- **Goal**
Look through the data and write out every line with the word "points" in it.

[start]

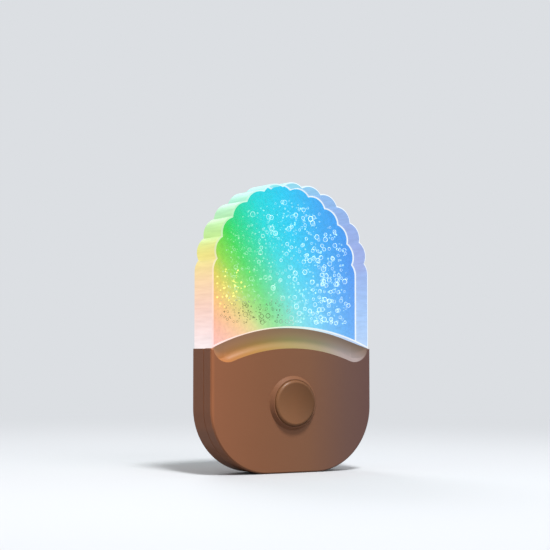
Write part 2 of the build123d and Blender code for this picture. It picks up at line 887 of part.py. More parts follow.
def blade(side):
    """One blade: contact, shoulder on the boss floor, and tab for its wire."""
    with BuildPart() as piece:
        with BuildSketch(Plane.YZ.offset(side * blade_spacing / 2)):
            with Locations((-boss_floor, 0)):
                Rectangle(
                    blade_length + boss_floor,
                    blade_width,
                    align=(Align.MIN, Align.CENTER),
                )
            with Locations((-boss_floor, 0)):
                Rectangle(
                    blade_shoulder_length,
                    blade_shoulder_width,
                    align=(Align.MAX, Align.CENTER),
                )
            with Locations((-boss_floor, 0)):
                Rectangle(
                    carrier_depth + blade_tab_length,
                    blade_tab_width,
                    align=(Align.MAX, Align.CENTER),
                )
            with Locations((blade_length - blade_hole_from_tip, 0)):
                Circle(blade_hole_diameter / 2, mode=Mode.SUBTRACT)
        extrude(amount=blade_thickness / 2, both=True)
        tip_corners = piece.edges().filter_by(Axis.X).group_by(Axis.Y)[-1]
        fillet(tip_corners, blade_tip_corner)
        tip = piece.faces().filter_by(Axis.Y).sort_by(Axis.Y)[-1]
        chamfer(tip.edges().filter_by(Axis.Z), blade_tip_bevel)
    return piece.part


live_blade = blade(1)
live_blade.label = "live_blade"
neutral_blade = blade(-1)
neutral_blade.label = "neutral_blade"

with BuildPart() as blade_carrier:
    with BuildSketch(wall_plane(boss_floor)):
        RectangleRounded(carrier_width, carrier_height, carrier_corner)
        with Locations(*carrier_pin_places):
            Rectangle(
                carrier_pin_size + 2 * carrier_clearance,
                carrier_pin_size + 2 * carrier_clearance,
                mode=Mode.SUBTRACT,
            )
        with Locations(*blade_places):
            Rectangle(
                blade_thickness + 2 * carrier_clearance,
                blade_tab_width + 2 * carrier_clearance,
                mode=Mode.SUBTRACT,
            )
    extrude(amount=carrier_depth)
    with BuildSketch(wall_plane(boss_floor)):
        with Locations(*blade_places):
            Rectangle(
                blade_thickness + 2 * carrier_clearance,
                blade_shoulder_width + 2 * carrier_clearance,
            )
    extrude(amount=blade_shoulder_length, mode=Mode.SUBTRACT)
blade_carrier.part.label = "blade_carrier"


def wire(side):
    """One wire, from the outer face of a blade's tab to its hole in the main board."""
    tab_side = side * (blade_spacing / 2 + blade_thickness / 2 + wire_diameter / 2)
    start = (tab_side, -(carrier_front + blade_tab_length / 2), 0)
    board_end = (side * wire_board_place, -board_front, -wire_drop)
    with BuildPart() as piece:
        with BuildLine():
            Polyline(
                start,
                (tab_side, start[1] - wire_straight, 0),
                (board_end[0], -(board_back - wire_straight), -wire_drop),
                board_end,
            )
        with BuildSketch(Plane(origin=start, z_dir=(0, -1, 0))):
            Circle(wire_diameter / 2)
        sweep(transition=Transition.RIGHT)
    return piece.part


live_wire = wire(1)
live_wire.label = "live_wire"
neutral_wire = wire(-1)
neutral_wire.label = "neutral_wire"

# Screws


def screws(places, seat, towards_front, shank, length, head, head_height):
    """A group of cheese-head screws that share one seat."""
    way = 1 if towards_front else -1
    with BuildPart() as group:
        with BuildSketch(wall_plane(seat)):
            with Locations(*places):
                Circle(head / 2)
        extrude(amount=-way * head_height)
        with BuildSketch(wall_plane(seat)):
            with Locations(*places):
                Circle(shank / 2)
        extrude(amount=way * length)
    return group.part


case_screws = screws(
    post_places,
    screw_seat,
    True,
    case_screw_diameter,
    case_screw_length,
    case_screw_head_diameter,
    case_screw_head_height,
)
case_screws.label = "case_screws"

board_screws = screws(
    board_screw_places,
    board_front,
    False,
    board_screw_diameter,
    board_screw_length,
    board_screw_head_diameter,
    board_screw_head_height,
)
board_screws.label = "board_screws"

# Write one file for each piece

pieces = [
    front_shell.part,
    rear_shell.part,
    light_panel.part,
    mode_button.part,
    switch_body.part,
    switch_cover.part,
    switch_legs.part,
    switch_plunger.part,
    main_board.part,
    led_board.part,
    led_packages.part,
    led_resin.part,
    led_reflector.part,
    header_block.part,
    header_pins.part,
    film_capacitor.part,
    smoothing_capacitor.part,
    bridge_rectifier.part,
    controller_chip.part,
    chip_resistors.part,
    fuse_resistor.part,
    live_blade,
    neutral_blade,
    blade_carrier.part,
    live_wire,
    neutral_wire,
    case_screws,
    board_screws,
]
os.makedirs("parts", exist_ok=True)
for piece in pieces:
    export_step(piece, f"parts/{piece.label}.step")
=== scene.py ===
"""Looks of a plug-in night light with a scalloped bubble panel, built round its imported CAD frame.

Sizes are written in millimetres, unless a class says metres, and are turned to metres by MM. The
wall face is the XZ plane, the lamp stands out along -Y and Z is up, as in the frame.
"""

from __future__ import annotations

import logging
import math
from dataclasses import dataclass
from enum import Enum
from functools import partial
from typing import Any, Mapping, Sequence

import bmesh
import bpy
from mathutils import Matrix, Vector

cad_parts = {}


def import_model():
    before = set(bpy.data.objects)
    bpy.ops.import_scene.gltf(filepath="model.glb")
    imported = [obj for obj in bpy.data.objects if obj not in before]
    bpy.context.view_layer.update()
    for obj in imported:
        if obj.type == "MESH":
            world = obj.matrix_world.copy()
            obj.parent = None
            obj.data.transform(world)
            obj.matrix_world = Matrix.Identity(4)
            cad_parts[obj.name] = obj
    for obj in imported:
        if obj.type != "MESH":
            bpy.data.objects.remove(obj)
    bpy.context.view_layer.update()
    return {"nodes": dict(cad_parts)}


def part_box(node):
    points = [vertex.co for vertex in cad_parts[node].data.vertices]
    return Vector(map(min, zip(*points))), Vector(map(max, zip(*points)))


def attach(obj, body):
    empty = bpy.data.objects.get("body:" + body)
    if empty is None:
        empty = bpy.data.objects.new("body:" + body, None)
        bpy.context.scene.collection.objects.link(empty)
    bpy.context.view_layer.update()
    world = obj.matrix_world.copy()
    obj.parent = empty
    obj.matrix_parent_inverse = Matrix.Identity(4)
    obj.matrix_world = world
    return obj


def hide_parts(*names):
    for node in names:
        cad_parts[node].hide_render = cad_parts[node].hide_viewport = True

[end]

- **The output**
    points = [vertex.co for vertex in cad_parts[node].data.vertices]
    return Vector(map(min, zip(*points))), Vector(map(max, zip(*points)))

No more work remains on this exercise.